Eighteenth-century Irish statesman Edmund Burke famously said that Spain is “a great whale stranded on the shores of Europe”—as if, at the end of the day, there was something fundamentally un-European about Spain. That may have been true back then, but the 2017 Catalan revolt shows that Burke’s view of Spain no longer holds. Spain will now be a model for Europe. Catalonia is the first major secessionist movement to take concrete steps toward achieving independence in post-Maastricht Western Europe, but it won’t be the last. How Spain and the EU respond to Catalonia will set the tone for how the EU will respond to separatist or autonomy movements in places like Scotland, northern Italy, or other regions with dormant nationalism that may bubble to the surface.

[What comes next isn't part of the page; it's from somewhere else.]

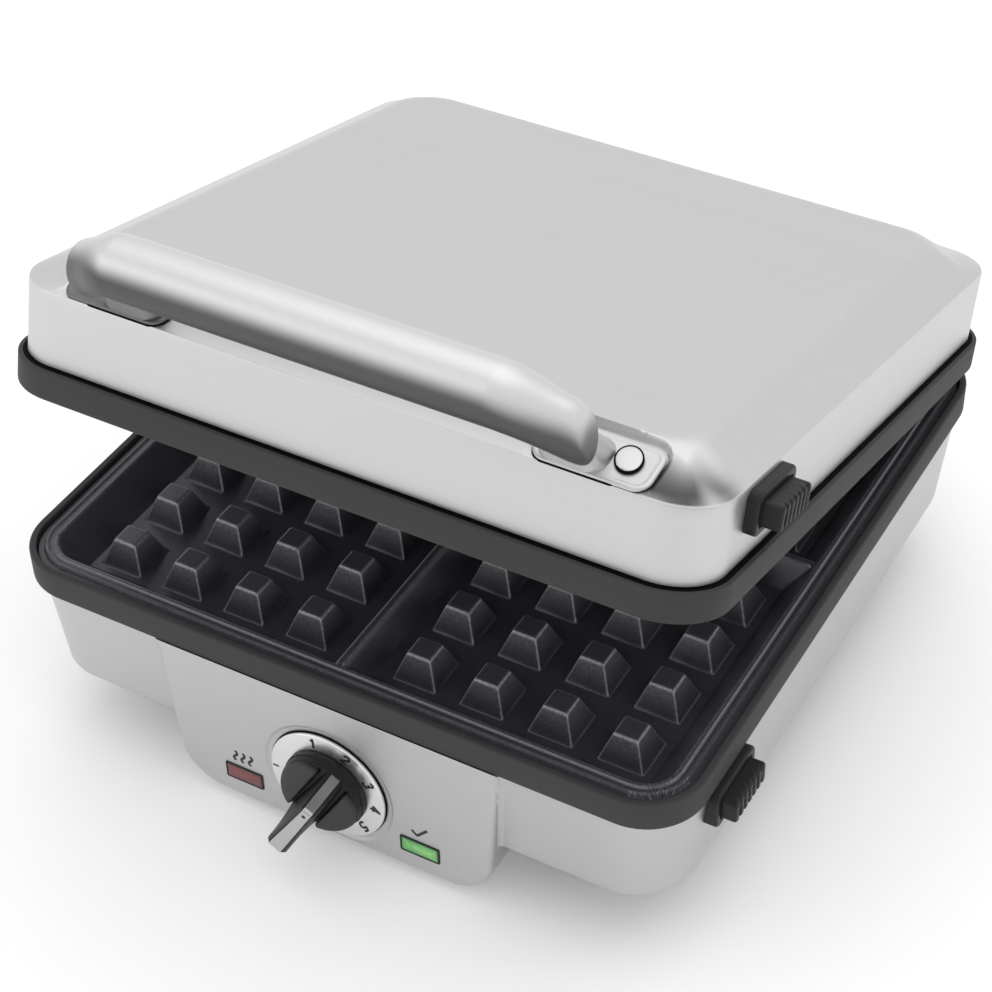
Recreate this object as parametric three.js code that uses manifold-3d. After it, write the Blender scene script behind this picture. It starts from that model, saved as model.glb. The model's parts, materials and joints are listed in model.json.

2017 will be the year that the EU supports a government in putting down a movement for national self-determination on the European continent. Most, if not all, EU countries will support the use of force this time, since no country wants its own territorial integrity challenged. But condoning the use of force in this context takes the EU to a dangerous place. The EU was built around economic prosperity and was designed to ensure peace for Europe’s nations. If the EU can guarantee neither of those things, it will become irrelevant or unrecognizable. Slowly but surely, Europe is returning to history—and the suppression of Catalonia is a recurring chapter in that history.